Kim: No. And the way I process it was “Okay, it’s not ideal. It’s a bit difficult. But my parents came from the north to, the south, to this country with zero — absolutely nothing. And they’ve created something here that’s pretty amazing if that’s possible. Maybe this is possible as well, but at the very least it’s an honorable noble death.” So, that was the attitude that we took.
Ryssdal: From the family business you start your own company called Jane’s Army.
Kim: That was my first run at the premium denim
Ryssdal: Which doesn’t go so well.
Kim: Yeah. The beginning was great. We blew up out of the scene because it was in 2000, so super early on the premium denim side.

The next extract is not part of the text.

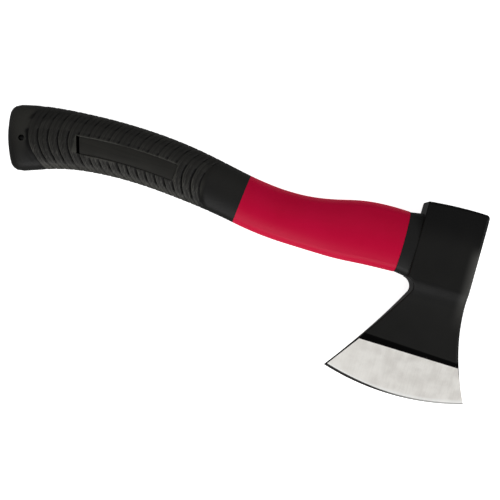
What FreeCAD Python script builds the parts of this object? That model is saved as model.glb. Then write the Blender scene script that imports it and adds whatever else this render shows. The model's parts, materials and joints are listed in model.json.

This thing takes off, but then we’re making in Thailand, the whole category was new. We couldn’t control quality, couldn’t control deliveries, basically the product was not what we thought it was going to be. We shipped it anyways thinking “Okay, maybe we have a shot.” Which was a huge mistake … ended up shutting the company down because I was like, “we might as well restart.”
Ryssdal: So what made you then after Jane’s army and the alright so here’s the word — failure, right? Why did you want to get back into premium denim?
Kim: I found this passion and premium denim because the money part, the success part for me, the success has not much to do with the money part. And I understand the money part is important. It is a necessity and it’s really important, but what I always believe is the money isn’t what defines me. It is a product of doing something, hopefully really well, that’s impactful, that affects lives. And I think if you can do that—cause I just don’t believe the purpose of life is money.
Ryssdal: Okay but, right, I mean I get all that and I totally understand where you’re coming from. But here you are selling blue jeans for $150 or $300 a pop. Help me make sense of that with your ethos.
Kim: So it’s not something that we make for dirt cheap and sell it for $200. All of our denim is coming out of either Italy or Turkey, out of these premium mills that produce top quality fabric. And a lot of people may not know ,or know, that denim is something that’s very different than most apparel products.
Ryssdal: How come?
Kim: It’s very unstable.
Ryssdal: You mean the actual denim the fabric?
Kim: The fabric itself, so you have to start with that. And it’s just unstable so each role could possibly have different characteristics from role to role. Even in the same exact style if you will.
Ryssdal: So you have to have people opening the roles, cutting them, matching — all of that jazz.
Kim: Testing them, wash shrinkage and so forth, every single role to create consistency. It’s something that you know we’re fanatical about quality.
Ryssdal: Can I ask you a geopolitical question here? You do some assembly and processing work in Mexico right?
Kim: We do a lot now.
Ryssdal: So here we are in the in the Trump administration and the Mexican trade relationship is very much on the table. How much of a pain is that going to be for you?
Kim: I don’t know… we started our career in the company, were producing 100 percent in L.A. and it was possible back in 2003 or so. Over time and in more recent times, it’s become almost impossible to produce in L.A. and still keep, maintain reasonable pricing. It’s just between minimum wage and health care and energy, and so forth and so forth, it’s getting to a point where, to produce it here, the prices when it finally hits retail, it would be like 30, 40 percent higher.
Ryssdal: So now you’re a guy. I mean conceivably the president the United States could tweet more about Hudson Jeans and say “Hudson Jeans is not going to get its product into the United States without a 30 percent tariff.”
Kim: Yeah right. That’s possible. It’s very possible. That would probably have a huge hit to premium denim in general not just for us, but in general because you know we’re looking all over the place to see where we can have the best quality and still have the proper pricing. And with the newest wrinkle, I guess we’ll just have to re-look at what’s going to happen and what are the possible outcomes of whatever he’s going to implement.